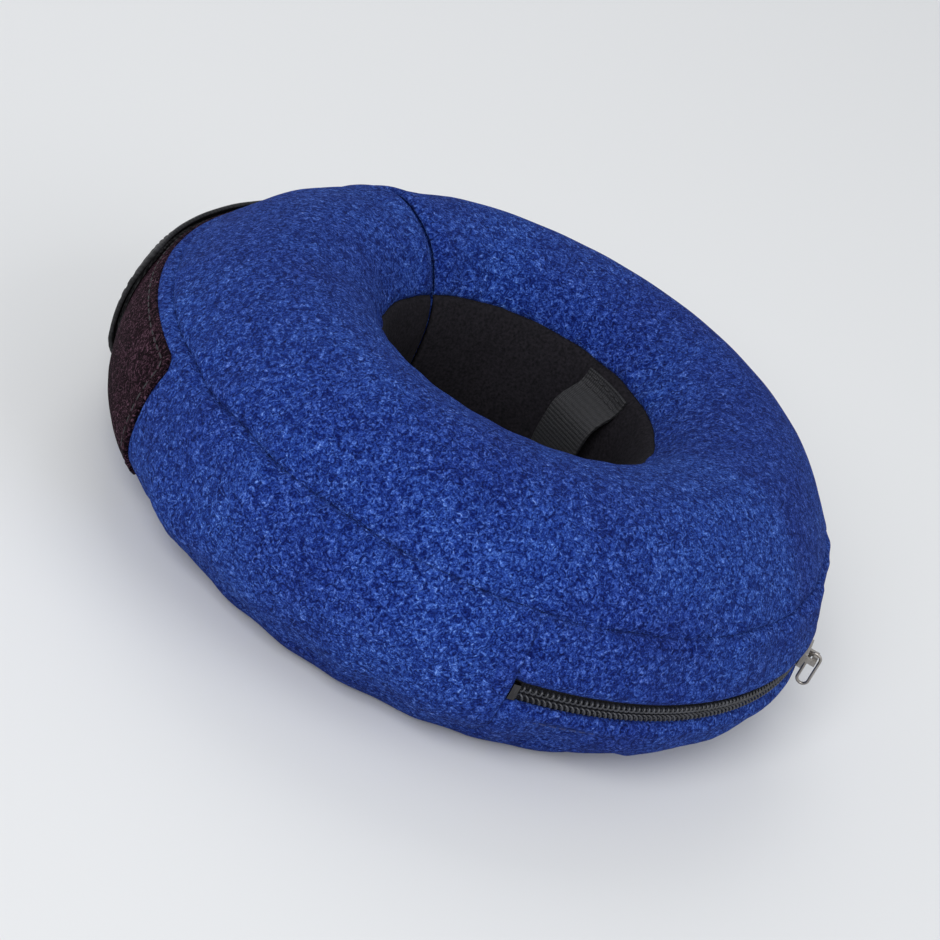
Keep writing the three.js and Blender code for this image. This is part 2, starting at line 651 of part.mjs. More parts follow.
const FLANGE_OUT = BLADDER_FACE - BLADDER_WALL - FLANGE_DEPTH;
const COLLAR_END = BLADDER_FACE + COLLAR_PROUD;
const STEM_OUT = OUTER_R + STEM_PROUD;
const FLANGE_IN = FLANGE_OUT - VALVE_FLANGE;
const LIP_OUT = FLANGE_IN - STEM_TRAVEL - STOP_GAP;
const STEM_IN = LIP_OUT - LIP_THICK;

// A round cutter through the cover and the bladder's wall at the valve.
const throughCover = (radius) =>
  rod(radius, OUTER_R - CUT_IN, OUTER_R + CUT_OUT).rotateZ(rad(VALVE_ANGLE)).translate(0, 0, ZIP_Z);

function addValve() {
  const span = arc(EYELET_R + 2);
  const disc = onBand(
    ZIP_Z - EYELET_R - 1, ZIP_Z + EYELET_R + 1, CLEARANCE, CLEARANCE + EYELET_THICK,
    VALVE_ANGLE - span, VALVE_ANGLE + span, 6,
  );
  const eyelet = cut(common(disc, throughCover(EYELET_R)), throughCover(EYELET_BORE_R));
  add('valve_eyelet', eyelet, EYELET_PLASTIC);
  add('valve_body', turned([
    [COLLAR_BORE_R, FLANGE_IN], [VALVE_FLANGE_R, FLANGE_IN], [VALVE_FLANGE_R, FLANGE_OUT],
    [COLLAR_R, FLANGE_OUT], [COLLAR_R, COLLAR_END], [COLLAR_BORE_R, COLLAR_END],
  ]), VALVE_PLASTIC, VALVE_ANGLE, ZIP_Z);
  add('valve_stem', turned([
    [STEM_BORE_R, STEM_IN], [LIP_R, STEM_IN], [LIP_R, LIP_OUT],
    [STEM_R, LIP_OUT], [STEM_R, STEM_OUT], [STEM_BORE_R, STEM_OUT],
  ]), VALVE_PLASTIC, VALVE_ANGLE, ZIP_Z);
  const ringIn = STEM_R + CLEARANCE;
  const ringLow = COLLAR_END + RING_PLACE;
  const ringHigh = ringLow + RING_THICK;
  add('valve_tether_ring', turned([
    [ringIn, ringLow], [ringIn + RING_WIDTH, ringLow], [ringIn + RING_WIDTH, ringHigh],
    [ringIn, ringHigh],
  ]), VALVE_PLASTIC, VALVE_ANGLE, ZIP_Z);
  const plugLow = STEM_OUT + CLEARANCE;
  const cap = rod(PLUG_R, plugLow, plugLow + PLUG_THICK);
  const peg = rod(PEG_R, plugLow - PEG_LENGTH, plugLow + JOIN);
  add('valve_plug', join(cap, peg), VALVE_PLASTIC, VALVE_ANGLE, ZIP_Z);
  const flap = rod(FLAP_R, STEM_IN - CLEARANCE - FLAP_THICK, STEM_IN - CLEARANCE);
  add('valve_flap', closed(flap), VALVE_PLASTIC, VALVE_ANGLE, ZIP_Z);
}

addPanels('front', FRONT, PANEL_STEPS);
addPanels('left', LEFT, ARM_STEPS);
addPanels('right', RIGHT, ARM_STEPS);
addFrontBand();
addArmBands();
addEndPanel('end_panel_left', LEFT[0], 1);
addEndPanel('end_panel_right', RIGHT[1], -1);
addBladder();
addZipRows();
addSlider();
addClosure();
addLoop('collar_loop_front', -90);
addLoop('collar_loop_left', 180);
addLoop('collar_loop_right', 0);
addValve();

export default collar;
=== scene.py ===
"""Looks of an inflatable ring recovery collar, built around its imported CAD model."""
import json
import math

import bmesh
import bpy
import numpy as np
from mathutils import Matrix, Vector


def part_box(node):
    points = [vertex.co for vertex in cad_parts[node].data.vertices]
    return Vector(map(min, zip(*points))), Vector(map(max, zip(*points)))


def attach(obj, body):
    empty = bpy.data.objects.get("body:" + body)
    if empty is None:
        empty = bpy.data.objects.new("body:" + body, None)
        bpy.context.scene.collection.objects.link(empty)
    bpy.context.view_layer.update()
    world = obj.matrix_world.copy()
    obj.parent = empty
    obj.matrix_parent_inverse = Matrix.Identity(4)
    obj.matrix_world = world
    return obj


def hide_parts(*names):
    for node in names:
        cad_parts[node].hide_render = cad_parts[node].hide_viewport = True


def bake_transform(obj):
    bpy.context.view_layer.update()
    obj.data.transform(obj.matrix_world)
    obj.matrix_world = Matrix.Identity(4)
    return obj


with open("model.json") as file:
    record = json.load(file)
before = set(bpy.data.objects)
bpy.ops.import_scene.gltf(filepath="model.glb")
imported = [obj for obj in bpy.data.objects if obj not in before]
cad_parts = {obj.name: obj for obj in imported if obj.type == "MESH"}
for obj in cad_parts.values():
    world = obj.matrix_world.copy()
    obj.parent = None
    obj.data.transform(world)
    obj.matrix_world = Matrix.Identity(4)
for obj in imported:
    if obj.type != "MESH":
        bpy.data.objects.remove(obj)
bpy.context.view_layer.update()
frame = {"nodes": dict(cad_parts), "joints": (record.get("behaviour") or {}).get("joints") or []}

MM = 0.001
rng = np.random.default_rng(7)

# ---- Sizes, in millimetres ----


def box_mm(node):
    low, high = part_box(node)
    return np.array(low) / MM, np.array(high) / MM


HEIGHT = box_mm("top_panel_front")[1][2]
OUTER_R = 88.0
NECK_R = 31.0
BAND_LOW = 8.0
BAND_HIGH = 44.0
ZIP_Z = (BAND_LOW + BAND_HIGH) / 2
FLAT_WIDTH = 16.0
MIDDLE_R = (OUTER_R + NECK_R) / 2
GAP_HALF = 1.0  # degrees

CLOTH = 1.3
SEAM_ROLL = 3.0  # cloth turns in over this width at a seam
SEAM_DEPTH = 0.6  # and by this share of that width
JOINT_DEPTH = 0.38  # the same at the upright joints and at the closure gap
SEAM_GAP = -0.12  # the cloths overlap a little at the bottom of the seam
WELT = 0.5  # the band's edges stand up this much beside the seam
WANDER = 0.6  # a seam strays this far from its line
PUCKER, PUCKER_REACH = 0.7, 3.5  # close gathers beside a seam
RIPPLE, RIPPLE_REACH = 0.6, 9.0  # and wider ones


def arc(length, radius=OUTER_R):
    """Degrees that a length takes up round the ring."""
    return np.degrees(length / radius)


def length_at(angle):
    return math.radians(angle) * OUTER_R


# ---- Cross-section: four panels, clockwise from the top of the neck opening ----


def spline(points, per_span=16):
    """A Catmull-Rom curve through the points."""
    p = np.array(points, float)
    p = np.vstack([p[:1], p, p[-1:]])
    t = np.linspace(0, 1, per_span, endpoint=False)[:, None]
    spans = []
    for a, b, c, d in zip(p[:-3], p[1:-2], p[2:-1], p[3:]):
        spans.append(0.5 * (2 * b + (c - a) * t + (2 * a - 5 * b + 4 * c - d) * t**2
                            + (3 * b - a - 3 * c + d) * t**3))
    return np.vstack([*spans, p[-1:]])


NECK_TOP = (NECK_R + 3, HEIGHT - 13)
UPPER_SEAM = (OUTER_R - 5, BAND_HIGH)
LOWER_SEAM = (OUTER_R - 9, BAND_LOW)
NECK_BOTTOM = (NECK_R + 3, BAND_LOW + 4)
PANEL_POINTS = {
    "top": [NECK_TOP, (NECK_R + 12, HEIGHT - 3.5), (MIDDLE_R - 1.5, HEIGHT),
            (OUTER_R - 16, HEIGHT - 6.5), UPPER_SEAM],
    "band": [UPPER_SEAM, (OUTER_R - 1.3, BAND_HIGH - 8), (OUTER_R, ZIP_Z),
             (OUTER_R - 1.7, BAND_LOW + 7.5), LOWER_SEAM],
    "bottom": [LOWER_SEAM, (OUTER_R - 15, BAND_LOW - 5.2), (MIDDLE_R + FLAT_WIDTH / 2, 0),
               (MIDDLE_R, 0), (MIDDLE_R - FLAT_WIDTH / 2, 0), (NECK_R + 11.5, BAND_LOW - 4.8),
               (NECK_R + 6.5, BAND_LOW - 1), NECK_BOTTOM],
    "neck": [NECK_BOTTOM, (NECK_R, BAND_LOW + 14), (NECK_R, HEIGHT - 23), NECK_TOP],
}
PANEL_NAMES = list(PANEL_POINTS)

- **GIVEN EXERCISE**
Lines from the start of the material above through the line containing "rod(radius, OUTER_R - CUT_IN, OUTER_R" are to be duplicated exactly, and only those.

- **ANSWER BELOW**
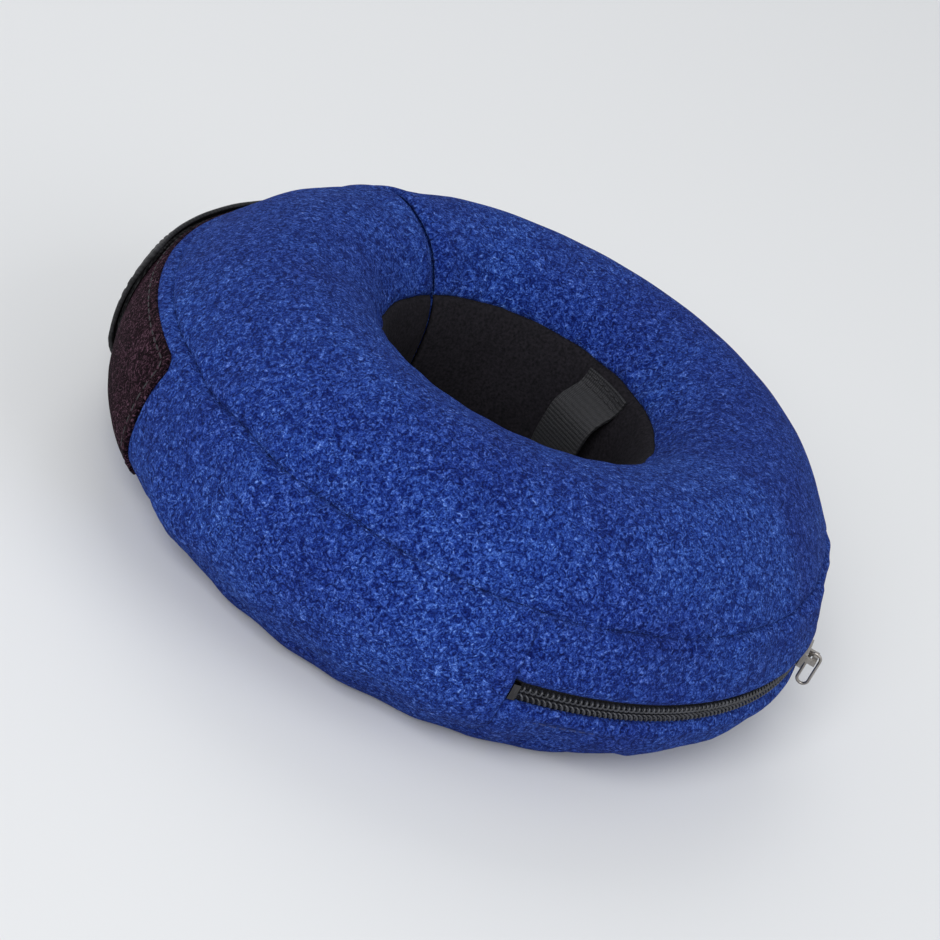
Keep writing the three.js and Blender code for this image. This is part 2, starting at line 651 of part.mjs. More parts follow.
const FLANGE_OUT = BLADDER_FACE - BLADDER_WALL - FLANGE_DEPTH;
const COLLAR_END = BLADDER_FACE + COLLAR_PROUD;
const STEM_OUT = OUTER_R + STEM_PROUD;
const FLANGE_IN = FLANGE_OUT - VALVE_FLANGE;
const LIP_OUT = FLANGE_IN - STEM_TRAVEL - STOP_GAP;
const STEM_IN = LIP_OUT - LIP_THICK;

// A round cutter through the cover and the bladder's wall at the valve.
const throughCover = (radius) =>
  rod(radius, OUTER_R - CUT_IN, OUTER_R + CUT_OUT).rotateZ(rad(VALVE_ANGLE)).translate(0, 0, ZIP_Z);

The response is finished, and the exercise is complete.